WHAT IS NEEDED | Among the entries below, one stretch runs from the line that contains "Continue the FreeCAD" through the line that contains "tilted notched plates.". Repeat that stretch exactly, ends included, and only that.

════

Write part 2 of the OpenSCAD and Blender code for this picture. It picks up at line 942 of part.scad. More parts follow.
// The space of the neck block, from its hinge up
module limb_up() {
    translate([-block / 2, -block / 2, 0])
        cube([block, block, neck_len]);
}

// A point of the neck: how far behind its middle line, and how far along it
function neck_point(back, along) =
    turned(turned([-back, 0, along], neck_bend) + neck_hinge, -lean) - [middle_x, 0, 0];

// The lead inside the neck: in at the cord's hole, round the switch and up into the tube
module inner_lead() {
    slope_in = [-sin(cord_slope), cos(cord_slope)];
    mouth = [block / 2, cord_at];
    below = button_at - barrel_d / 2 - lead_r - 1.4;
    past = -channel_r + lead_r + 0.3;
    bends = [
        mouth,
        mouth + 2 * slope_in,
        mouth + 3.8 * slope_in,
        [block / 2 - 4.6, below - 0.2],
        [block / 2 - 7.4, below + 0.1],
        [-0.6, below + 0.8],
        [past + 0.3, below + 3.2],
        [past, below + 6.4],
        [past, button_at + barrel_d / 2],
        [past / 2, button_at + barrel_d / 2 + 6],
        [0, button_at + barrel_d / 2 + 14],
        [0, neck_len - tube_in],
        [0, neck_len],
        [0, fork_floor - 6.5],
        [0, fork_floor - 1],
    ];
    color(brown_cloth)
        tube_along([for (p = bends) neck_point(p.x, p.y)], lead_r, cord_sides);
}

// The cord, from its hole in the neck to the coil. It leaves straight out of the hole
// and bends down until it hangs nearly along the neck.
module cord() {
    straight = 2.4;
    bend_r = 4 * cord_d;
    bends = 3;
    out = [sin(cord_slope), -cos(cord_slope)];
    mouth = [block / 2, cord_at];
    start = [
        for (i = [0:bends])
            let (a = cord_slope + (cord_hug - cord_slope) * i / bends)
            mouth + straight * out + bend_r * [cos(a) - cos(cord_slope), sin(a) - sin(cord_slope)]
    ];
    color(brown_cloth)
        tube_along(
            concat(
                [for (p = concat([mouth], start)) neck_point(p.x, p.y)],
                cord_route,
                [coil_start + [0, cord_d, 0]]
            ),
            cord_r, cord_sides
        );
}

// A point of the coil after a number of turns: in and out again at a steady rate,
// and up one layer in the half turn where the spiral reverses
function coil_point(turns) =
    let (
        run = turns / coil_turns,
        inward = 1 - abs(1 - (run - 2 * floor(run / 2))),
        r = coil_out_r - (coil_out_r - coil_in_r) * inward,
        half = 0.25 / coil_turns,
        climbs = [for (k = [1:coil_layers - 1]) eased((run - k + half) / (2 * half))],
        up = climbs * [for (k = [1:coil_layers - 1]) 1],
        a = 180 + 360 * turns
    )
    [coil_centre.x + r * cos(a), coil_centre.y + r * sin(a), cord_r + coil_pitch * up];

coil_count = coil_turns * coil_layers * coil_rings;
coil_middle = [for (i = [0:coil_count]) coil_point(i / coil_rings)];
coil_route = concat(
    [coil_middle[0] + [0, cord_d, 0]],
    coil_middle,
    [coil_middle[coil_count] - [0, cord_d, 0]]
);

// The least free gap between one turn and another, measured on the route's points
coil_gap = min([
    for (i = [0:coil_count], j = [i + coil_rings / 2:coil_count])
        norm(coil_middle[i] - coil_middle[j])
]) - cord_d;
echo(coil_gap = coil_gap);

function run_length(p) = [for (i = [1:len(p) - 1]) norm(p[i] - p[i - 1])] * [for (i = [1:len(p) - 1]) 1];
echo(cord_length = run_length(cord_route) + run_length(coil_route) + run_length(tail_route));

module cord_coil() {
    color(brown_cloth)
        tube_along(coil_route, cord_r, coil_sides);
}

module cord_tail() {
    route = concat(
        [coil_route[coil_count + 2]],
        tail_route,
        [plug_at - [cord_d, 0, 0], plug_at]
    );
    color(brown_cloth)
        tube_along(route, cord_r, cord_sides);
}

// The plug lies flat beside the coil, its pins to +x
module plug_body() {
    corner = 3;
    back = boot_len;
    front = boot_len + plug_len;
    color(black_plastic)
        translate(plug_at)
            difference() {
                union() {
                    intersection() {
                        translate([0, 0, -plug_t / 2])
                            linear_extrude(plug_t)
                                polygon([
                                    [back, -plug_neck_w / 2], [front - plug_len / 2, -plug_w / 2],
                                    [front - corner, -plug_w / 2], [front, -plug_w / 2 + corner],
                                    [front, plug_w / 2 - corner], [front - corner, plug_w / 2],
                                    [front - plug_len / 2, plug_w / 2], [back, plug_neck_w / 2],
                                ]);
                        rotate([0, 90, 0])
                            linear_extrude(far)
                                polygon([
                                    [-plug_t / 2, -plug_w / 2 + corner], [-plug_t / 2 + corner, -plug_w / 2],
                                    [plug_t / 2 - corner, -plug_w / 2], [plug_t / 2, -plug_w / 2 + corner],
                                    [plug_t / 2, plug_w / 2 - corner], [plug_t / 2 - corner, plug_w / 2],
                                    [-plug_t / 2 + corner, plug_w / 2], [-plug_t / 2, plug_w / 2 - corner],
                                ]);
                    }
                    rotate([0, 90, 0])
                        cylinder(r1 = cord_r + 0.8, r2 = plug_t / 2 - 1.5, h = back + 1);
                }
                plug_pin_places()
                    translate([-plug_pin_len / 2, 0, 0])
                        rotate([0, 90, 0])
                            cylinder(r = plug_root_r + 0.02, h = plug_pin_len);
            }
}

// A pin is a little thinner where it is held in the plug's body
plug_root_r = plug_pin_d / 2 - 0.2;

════

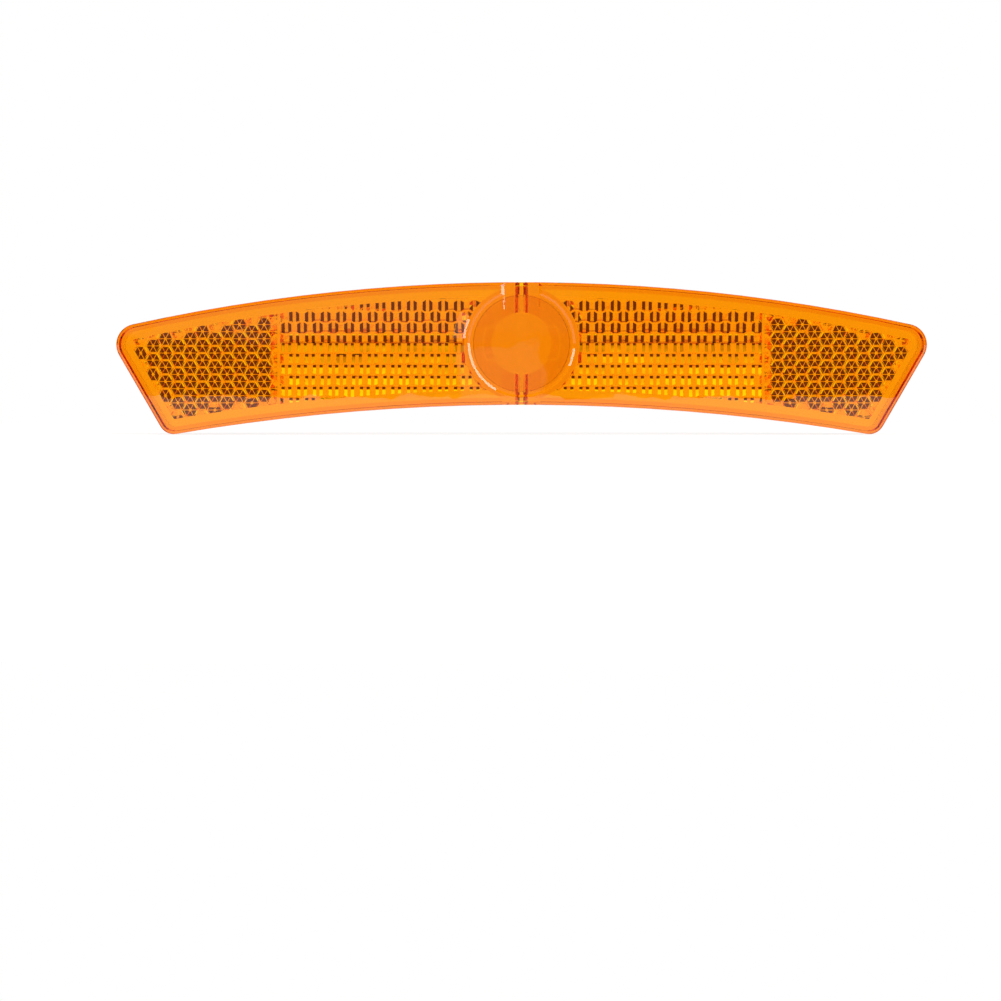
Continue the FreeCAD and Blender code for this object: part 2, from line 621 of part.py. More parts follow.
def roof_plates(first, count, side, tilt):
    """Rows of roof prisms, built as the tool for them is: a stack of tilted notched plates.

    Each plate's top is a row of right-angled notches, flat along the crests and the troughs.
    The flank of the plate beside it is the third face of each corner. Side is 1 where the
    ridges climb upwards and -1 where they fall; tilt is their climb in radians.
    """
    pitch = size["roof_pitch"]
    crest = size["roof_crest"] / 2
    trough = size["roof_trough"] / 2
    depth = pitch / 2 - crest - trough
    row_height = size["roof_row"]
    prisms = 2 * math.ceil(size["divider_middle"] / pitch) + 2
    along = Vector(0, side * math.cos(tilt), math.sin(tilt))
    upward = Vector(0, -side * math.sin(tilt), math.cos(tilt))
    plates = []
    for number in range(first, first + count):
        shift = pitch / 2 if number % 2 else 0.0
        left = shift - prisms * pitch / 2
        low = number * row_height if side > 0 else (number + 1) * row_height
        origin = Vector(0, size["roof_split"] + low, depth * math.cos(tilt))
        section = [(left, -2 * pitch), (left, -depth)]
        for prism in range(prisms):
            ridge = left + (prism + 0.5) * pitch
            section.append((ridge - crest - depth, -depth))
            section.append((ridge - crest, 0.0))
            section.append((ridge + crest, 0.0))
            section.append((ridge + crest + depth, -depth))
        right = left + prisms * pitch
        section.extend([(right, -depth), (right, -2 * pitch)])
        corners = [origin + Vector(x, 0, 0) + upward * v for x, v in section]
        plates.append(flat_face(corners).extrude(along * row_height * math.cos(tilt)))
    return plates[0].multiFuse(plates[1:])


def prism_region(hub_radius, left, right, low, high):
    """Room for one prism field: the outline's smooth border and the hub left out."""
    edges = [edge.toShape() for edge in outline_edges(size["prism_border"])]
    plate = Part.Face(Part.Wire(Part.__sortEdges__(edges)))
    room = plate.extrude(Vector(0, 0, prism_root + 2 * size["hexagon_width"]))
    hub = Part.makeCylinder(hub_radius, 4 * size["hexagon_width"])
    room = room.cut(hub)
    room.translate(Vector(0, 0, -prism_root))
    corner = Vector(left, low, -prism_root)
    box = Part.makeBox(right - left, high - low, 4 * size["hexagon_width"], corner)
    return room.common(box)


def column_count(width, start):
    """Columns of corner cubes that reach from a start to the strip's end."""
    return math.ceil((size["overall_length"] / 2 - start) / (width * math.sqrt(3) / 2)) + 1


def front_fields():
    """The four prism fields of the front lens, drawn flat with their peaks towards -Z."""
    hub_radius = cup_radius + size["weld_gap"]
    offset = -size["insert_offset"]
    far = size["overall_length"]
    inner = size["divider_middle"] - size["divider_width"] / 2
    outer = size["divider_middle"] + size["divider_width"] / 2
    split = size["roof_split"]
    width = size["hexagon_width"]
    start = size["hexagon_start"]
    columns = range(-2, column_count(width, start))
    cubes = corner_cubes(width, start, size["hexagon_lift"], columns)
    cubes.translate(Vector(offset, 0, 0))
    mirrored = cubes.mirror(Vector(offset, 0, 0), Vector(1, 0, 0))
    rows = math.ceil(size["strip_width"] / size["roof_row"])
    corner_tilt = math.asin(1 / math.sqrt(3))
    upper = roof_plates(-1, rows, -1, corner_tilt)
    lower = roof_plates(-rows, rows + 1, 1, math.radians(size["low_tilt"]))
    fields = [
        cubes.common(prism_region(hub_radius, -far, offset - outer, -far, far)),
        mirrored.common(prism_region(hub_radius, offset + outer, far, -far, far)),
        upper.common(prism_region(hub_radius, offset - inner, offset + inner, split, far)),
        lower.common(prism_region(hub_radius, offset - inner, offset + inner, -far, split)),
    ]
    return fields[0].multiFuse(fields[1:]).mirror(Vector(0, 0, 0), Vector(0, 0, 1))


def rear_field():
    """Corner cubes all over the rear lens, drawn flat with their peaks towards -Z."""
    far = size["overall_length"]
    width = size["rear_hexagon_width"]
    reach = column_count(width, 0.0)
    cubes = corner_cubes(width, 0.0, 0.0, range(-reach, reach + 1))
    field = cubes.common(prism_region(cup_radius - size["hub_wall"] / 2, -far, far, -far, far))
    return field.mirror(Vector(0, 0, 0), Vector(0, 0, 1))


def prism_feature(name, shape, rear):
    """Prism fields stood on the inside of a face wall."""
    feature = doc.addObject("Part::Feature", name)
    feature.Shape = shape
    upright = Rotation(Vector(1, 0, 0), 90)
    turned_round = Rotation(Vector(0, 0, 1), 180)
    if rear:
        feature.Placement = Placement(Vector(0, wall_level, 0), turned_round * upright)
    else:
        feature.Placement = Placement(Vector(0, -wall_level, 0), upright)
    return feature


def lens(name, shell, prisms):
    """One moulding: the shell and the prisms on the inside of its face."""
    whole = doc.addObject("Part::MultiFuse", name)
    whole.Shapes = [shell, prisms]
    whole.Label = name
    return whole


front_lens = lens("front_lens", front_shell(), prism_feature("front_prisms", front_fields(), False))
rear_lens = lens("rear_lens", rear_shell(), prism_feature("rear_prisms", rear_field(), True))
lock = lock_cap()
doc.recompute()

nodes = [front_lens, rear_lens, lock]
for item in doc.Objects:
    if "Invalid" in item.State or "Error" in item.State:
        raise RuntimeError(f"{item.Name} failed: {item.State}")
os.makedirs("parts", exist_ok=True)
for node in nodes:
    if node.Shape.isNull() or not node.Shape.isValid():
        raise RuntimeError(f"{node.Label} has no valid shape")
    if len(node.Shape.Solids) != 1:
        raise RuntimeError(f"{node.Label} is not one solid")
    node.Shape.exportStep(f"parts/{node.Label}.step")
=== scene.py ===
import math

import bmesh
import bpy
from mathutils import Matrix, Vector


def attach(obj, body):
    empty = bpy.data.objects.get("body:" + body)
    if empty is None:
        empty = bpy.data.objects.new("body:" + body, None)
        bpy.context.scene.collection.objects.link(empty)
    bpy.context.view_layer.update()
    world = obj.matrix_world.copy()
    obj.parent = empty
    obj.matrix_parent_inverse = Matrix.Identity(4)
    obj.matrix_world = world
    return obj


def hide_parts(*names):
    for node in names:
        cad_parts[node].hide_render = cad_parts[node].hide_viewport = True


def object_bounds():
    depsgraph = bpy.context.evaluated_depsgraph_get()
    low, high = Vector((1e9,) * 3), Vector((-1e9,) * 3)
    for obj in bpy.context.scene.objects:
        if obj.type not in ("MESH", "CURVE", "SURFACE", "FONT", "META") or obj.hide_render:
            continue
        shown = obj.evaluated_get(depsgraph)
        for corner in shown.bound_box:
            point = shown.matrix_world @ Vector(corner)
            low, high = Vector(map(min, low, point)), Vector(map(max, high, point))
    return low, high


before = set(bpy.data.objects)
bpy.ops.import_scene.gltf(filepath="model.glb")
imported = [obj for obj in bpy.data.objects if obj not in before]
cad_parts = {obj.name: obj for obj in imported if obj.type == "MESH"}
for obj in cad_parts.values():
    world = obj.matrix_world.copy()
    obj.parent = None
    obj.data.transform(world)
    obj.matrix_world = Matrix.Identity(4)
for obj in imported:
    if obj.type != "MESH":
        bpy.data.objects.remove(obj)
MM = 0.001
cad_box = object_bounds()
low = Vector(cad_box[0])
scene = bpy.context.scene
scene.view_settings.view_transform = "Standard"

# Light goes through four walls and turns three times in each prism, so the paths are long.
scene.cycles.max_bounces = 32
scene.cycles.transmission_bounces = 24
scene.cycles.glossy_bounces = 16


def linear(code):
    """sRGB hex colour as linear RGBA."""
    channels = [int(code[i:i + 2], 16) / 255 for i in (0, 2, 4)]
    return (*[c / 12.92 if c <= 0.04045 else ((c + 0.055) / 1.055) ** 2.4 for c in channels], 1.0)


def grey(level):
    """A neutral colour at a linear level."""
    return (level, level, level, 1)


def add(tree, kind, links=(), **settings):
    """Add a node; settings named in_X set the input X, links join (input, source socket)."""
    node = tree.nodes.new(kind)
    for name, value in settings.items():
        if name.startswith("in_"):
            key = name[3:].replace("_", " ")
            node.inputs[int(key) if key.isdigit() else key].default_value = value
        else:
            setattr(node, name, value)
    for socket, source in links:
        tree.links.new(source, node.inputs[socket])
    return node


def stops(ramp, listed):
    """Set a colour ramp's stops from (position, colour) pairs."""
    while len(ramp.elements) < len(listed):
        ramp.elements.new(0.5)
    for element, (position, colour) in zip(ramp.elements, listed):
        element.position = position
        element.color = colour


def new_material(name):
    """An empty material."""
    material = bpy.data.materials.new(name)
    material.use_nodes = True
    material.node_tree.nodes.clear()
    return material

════

RESULT |
Continue the FreeCAD and Blender code for this object: part 2, from line 621 of part.py. More parts follow.
def roof_plates(first, count, side, tilt):
    """Rows of roof prisms, built as the tool for them is: a stack of tilted notched plates.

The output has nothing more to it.